During this pandemic year, I have spent a lot of time praying for the children of alcoholics and addicts, trapped by one disease that demands we all stay at home — and cornered by another that can turn a loving parent into a frightening abuser at the drop of an ice cube, the squeak of a Chardonnay cork.
I love and miss my mother, gone for almost 15 years, but I cannot imagine having to live through a lockdown with her while she was drinking; the holidays were bad enough.

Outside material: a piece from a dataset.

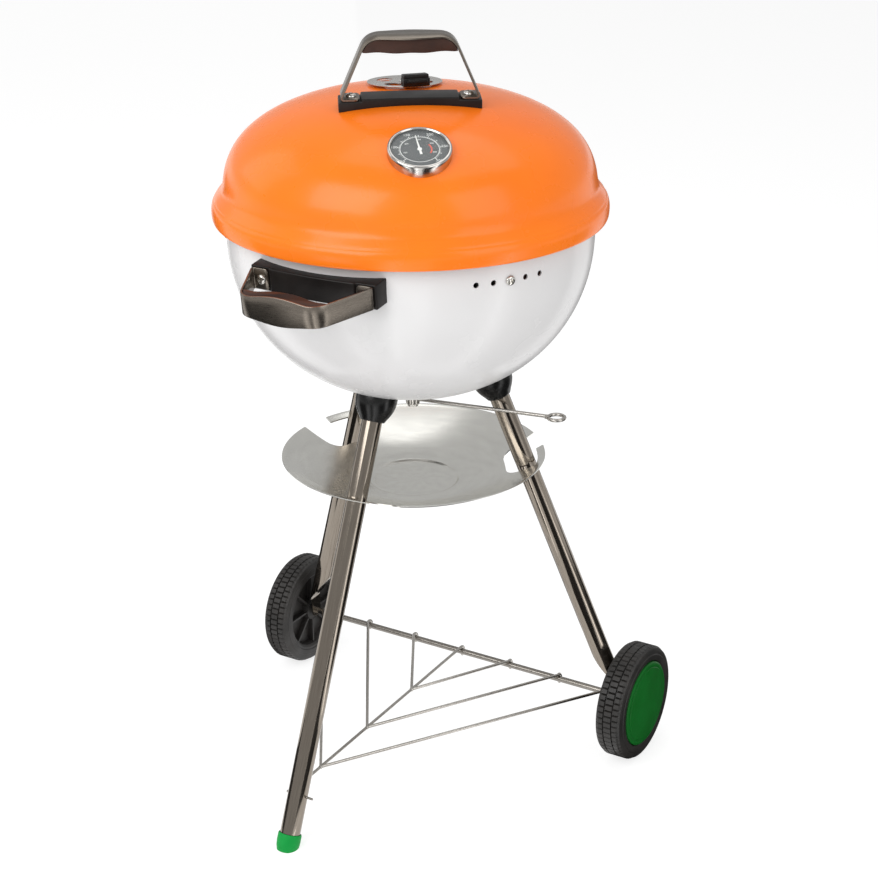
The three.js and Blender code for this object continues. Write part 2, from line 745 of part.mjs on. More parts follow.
addPiece(kettle, 'wire_rack', wireRack(), 'wire');
const pinY = legPoint(frontLeg, rackPinZ)[1];
addPiece(kettle, 'rack_pin', rod([-16, pinY, rackPinZ], [22, pinY, rackPinZ], 1.5), 'zinc');

// ---------------------------------------------------------------- ash dish

// A spun dish with a keyhole cut-out for each leg: an open mouth at the rim and a pocket beside it.
function ashDish() {
  const { radius, rimZ, depth, centreRadius, step, sheet } = dish;
  const under = [[0, rimZ - depth - step], [centreRadius - 3, rimZ - depth - step], [centreRadius, rimZ - depth]];
  for (let i = 1; i <= 6; i += 1) {
    const share = i / 6;
    under.push([centreRadius + (radius - centreRadius) * share, rimZ - depth * (1 - share ** 1.7)]);
  }
  const top = under.map(([r, z]) => [r, z + sheet]).reverse();
  const keyholes = legs.map((leg) => turnZ(prismZ(keyhole(), 360, 460), leg.azimuth));
  return cut(turned([...under, ...top]), ...keyholes);
}

function keyhole() {
  const strap = [12, 5.5, -1, -7.5].map((azimuth) => polar(158.5, azimuth, 0));
  const inner = [[128, -7.5], [119, -3], [118, 6], [119, 18], [128, 25]].map(([r, azimuth]) => polar(r, azimuth, 0));
  return outline([polar(185, 12, 0), ...strap, ...inner, polar(185, 26, 0)]);
}

addPiece(kettle, 'ash_dish', ashDish(), 'galvanised');

// ---------------------------------------------------------------- lid

const gaugePlace = new THREE.Group();
gaugePlace.position.set(0, -gauge.offset, lidHeightAt(gauge.offset) + gauge.rise);
gaugePlace.rotation.x = lidTiltAt(gauge.offset) - THREE.MathUtils.degToRad(gauge.levelling);
gaugePlace.updateMatrix();
lidGroup.add(gaugePlace);

const damperPlace = new THREE.Group();
damperPlace.position.set(lidDamper.x, lidDamper.y, lidHeightAt(lidDamper.y));
damperPlace.rotation.x = -lidTiltAt(lidDamper.y);
damperPlace.updateMatrix();
lidGroup.add(damperPlace);

// Four oval air holes round the damper's rivet, in the damper's own frame.
function damperOpenings(bottom, top) {
  return [0, 90, 180, 270].map((azimuth) => {
    const oval = new THREE.Shape();
    oval.absellipse(0, -27, 13, 9, 0, 2 * Math.PI);
    return turnZ(prismZ(oval, bottom, top), azimuth + lidDamper.tabAzimuth + 45);
  });
}

function lidShell() {
  const outer = [...lidCurve(), ...lidSkirt];
  const inner = offsetProfile(outer, -lid.wall).reverse();
  const shell = turned([...outer, ...inner]);
  const stemHole = cylinder(3.6, -20, 20, 12).applyMatrix4(gaugePlace.matrix);
  const airHoles = [cylinder(3.3, -20, 20, 12), ...damperOpenings(-20, 20)];
  return cut(shell, ...handleScrewHoles(lidHandle), stemHole, ...airHoles.map((hole) => hole.applyMatrix4(damperPlace.matrix)));
}

addPiece(lidGroup, 'lid_shell', lidShell(), 'orangeEnamel');

buildHandle(lidHandle, 'lid_handle', -13.6);
const lidBlank = bracketBlank(40, 0.3).applyMatrix4(lidHandle.matrix);
addPiece(lidGroup, 'lid_handle_bracket', cut(lidBlank, filledLid(gap)), 'blackPlastic');

// The lid's damper disc turns on a rivet; a plastic tab is clamped on its front edge.
const discBottom = 0.6;
const discTop = discBottom + lidDamper.sheet;

function damperDisc() {
  const disc = cylinder(lidDamper.radius, discBottom, discTop, 36);
  return cut(disc, cylinder(3.3, -5, 5, 12), ...damperOpenings(-5, 5));
}

addPiece(damperPlace, 'lid_damper_disc', damperDisc(), 'galvanised');
addPiece(damperPlace, 'lid_damper_rivet', turned([
  [0, -6],
  [6, -6],
  [6, -4],
  [3, -4],
  [3, discTop + gap],
  [7, discTop + gap],
  [5, discTop + 2.5],
  [0, discTop + 2.5],
], 12), 'zinc');

const tabBlock = block([-16.5, -47, discTop + gap], [16.5, -34, 16]);
const tabRib = block([-13, -49.5, 6], [13, -46, 14]);
addPiece(damperPlace, 'lid_damper_tab', turnZ(join(tabBlock, tabRib), lidDamper.tabAzimuth), 'blackPlastic');

// ---------------------------------------------------------------- thermometer

function gaugeCase() {
  const { radius, height } = gauge;
  const cup = turned([
    [3.4, -12],
    [radius, -12],
    [radius, height - 1.5],
    [radius - 1.5, height],
    [radius - 4, height],
    [radius - 4, height - 1.5],
    [radius - 2, height - 1.5],
    [radius - 2, 0],
    [3.4, 0],
    [3.4, -12],
  ], 24);
  const lidSolid = filledLid(gap).applyMatrix4(gaugePlace.matrix.clone().invert());
  return cut(cup, lidSolid);
}

addPiece(gaugePlace, 'thermometer_case', gaugeCase(), 'brushedSteel');
addPiece(gaugePlace, 'thermometer_dial', turned(ringProfile(1.3, gauge.radius - 2.4, 0.3, 0.9), 24), 'dialFace');
addPiece(gaugePlace, 'thermometer_lens', cylinder(gauge.radius - 2.4, 2.4, 3.4, 24), 'clearGlass');

const pointer = outline([[-1.6, -9], [1.6, -9], [0.5, 25], [-0.5, 25]]);
const needle = join(prismZ(pointer, 1.3, 1.7), cylinder(2.6, 1.2, 2.1, 12), cylinder(1, -1, 2, 10));
addPiece(gaugePlace, 'thermometer_needle', turnZ(needle, 8), 'needleWhite');

const stem = [[0, -62], [2, -62], [3, -58], [3, -1.3], [0, -1.3]];
addPiece(gaugePlace, 'thermometer_stem', turned(stem, 12), 'zinc');
addPiece(gaugePlace, 'thermometer_nut', cut(
  cylinder(9, -12.5, -8.5, 6),
  cylinder(3.3, -14, -1, 12),
), 'zinc');

export default grill;
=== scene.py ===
import json
import math

import bmesh
import bpy
from mathutils import Matrix, Vector


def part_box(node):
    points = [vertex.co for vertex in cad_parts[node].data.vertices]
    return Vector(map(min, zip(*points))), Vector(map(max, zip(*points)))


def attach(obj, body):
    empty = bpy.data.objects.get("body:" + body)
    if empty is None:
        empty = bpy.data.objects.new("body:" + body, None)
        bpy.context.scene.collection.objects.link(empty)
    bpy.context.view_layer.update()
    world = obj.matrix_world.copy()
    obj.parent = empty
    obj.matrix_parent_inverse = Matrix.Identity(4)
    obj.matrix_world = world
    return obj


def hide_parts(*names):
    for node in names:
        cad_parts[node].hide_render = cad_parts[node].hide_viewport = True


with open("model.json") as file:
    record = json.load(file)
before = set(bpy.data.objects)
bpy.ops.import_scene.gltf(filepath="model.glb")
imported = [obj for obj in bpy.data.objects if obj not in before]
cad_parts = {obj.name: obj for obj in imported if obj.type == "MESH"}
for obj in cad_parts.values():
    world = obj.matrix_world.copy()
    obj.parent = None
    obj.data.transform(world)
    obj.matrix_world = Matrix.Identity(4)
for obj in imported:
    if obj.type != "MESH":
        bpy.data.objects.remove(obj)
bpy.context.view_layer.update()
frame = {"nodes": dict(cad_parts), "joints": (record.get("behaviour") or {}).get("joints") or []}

# Shapes are worked out in millimetres in the grill's own frames and scaled to metres when an
# object is made. Azimuths are counted from -Y towards +X, in degrees.
MM = 0.001
scene = bpy.context.scene
joints = {joint["name"]: joint for joint in frame["joints"]}


# ------------------------------------------------------------------ places from the frame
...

For all the joy and beauty they may bring, the holidays are always stressful, even in a non-pandemic year. Joy and beauty take a lot of work and are often snarled up, like all those Christmas lights, with a quest to make everything “perfect” — the decorations, the gifts, the endless baked goods thrown down like a gauntlet by every overachieving food section every year. Is it any wonder so many Christmas traditions are drenched in alcohol — what is eggnog if not a yearly attempt to prove that a person can drink anything if there’s enough booze in it?
When I was growing up, Christmas was a stomach-churning time of gleeful anticipation and fatalistic dread. My mother, a lovely, funny, generous woman when she wasn’t soaked in gin, was a high school business education teacher and a very good one. Her job made her, for many years, an expertly controlled alcoholic: She knew exactly when she needed to stop drinking in order to function the next day.